Jia Tolentino se autodefine como millenial. Nació en 1988 y escribe en The New Yorker. También es la autora de un ensayo titulado Falso espejo, que entre otros asuntos refiere las estafas a las que a su juicio ha sucumbido su generación, vinculadas en gran medida a las redes sociales, fenómeno coetáneo del acceso a la edad adulta de los nacidos a fines de los años ochenta.
Sus conclusiones, fácilmente suscribibles por cualquier observador perteneciente a otra generación que conserve alguna capacidad de análisis y no haya visto embotado su sentido crítico —y autocrítico—, vienen a resumirse en que las redes, bajo la ilusión de ofrecer una proyección de nuestras individualidades, en realidad nos las vacían, aplanan y degradan, al tiempo que nos hacen servir a los intereses de unas pocas corporaciones y contribuyen a deteriorar, perturbar y enrarecer el espacio comunitario.
Por ponerlo en sus muy crudas y nada autocomplacientes palabras: "Nuestro sentido básico de la humanidad adquiere una nueva dimensión en tanto que activo viral del que extraer una rentabilidad. Nuestro potencial social queda limitado a nuestra habilidad para llamar la atención del público, lo que se mezcla de manera inextricable con la supervivencia económica". Esto es lo que hay: narcisismo descontrolado, puesto al servicio de un lucro ajeno. Quien a estas alturas lo ignore acredita un empeño digno de mejor causa en volverle la espalda a la realidad.
Sobre estas reflexiones, es inquietante la actividad febril que ha desplegado en las redes sociales, a través de vídeos en los que se muestra una y otra vez con su equipo, otra millenial de 1988, la actual ministra de Igualdad. Lejos del escepticismo de Tolentino, que llega a proponerse la ruptura con la exposición en redes y con las dinámicas a que estas incitan como única forma de recuperar un cierto sentido moral y de la dignidad personal, el equipo ministerial, que en este mes no se tiene noticia de que haya impulsado medida alguna, parece lanzado a ejercer sobre todo como influencer, produciendo sin tregua material viralizable —y de rebote, rentabilizable— por esas plataformas en las que difunde las grabaciones de sus acontecimientos íntimos.
El cumpleaños de la ministra, el buen rollo en el seno del equipo, la alegría el día de la toma de posesión de los favorecidos con un cargo de alto rango desde el que servir a los españoles... Son momentos que es legítimo que los interesados celebren, pero que tienen un carácter estrictamente privado. Convertirlos en el eje de la comunicación del departamento, a través de un canal como las redes sociales, tiene un sentido diferente: promover la marca personal de los que protagonizan los vídeos y contribuir, desde una oficina pública propiedad de los españoles, a que una corporación privada y extranjera incremente sus beneficios.

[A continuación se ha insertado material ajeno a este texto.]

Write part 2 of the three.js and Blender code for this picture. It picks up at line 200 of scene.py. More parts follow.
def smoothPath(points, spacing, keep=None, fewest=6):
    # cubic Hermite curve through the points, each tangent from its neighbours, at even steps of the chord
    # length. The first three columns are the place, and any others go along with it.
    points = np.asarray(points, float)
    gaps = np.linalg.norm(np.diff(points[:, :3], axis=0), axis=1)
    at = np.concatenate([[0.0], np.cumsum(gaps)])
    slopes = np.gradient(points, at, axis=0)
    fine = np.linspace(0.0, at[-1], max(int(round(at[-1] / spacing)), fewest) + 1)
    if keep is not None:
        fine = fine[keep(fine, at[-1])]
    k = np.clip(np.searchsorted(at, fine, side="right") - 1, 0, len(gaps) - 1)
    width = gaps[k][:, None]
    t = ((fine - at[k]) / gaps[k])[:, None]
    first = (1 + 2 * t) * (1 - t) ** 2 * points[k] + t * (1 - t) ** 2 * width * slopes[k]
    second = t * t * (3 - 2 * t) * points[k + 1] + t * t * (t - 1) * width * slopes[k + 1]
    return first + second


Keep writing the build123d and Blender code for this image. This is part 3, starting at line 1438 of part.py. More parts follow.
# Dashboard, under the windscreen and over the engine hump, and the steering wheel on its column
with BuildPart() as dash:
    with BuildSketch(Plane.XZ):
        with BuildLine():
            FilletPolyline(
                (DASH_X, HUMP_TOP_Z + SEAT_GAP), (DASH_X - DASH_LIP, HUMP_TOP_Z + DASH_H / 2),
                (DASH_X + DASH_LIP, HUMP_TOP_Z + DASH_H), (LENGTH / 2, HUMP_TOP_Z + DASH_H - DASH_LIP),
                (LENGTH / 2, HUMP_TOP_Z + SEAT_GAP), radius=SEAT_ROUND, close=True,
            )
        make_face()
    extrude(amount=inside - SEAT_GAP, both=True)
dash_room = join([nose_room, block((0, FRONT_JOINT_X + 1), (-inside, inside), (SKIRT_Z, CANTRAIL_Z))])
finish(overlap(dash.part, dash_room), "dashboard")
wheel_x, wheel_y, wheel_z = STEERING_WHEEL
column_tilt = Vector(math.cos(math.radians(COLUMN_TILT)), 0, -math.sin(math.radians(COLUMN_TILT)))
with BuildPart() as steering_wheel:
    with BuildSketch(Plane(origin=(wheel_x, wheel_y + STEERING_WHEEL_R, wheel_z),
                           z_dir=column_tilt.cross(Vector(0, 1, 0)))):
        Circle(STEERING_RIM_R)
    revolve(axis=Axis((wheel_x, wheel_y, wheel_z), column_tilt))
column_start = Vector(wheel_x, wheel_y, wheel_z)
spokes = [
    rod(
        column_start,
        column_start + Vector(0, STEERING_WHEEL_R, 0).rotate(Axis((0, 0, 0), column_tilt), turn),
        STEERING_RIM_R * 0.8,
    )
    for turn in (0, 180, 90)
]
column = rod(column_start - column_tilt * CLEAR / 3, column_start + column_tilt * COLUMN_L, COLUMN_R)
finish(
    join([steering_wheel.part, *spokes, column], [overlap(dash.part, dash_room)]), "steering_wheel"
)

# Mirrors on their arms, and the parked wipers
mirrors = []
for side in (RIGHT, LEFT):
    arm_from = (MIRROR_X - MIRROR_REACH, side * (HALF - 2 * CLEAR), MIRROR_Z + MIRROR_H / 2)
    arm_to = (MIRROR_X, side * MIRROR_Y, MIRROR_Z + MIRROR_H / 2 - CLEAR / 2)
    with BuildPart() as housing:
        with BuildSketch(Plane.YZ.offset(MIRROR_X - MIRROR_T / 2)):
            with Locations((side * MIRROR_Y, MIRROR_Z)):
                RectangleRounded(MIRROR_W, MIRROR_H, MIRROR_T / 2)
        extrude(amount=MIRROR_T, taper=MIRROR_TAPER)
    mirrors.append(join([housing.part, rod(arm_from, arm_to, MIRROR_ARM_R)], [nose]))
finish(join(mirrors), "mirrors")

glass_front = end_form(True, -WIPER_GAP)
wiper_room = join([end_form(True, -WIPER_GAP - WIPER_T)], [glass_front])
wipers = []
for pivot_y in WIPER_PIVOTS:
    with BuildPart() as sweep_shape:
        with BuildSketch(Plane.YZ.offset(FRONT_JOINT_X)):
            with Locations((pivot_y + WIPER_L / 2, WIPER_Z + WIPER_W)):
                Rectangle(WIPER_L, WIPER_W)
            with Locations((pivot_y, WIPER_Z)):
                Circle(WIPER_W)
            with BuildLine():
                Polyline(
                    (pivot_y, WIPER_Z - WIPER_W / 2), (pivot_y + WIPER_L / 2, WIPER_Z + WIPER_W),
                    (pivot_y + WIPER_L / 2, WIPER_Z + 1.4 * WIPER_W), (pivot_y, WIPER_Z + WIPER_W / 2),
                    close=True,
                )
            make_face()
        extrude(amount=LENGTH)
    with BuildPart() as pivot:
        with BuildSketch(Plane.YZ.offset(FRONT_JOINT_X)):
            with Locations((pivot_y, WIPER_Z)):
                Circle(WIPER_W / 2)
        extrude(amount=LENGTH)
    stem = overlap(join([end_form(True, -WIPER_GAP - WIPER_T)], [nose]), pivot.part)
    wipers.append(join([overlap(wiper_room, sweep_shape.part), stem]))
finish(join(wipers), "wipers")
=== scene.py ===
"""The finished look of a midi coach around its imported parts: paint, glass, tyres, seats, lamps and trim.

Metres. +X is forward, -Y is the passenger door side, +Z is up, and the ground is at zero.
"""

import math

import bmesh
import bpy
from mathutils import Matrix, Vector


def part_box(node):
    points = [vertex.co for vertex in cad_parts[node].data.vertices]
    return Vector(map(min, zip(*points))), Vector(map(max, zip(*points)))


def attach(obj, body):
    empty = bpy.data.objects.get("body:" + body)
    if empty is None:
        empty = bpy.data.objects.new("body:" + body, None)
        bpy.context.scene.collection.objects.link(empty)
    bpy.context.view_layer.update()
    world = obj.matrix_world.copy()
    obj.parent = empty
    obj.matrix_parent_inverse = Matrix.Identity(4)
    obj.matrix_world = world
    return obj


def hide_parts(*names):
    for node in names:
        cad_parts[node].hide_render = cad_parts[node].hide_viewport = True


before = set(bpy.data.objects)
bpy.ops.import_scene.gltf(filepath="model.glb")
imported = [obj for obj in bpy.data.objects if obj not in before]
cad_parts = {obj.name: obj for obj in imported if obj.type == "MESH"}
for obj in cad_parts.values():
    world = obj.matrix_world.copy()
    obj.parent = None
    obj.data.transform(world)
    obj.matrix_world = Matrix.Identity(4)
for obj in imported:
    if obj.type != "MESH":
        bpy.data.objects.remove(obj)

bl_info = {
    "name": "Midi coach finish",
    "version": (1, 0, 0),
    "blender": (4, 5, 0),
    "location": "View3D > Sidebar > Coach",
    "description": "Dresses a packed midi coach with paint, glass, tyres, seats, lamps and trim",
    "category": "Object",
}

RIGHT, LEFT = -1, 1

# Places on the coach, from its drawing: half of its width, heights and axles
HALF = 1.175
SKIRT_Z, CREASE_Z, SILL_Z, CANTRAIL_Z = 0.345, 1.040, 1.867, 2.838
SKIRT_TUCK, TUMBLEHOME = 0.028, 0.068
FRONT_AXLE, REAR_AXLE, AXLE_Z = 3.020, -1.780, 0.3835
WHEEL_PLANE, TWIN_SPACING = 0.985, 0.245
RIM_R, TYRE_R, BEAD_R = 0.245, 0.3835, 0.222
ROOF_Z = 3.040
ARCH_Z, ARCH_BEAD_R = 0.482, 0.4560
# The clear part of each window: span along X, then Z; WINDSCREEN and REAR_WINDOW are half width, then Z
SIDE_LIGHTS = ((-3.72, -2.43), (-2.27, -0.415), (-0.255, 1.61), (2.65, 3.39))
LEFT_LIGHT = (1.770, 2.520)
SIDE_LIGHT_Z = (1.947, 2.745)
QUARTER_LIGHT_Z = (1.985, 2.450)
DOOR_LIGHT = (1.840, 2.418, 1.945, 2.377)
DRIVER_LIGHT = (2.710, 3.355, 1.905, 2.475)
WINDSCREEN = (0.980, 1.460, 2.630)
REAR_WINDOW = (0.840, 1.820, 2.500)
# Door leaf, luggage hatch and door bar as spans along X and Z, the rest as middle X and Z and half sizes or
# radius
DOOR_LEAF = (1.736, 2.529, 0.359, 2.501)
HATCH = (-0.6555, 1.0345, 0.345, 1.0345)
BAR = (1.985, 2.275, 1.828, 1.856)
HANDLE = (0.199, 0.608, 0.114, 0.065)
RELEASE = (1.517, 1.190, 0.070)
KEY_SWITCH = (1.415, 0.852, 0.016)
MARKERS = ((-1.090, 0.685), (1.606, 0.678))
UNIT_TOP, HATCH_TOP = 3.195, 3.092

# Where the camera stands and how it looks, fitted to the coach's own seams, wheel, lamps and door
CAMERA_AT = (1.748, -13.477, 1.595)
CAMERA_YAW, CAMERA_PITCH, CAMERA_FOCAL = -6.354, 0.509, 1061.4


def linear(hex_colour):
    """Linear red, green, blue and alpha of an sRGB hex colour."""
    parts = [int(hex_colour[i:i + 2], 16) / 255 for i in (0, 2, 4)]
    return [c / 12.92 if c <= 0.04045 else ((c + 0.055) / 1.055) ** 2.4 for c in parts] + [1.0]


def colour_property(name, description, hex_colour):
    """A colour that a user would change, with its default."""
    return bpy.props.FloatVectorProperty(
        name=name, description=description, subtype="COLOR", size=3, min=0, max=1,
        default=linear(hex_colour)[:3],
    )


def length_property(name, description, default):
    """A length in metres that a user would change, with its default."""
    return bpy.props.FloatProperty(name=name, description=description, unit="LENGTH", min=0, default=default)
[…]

Si ese tiempo, ese esfuerzo y esas energías se dedicaran, por ejemplo, a buscar soluciones efectivas para la conciliación entre la maternidad y la actividad profesional de todas aquellas mujeres que hoy en día se ven perjudicadas por ser madres —y que no tienen la posibilidad de llevarse a sus hijos a la oficina—, tal vez quienes pagamos con nuestros impuestos el presupuesto del Ministerio nos sentiríamos más reconfortados, aunque se nos privara de tan amena y simpática fuente de distracción.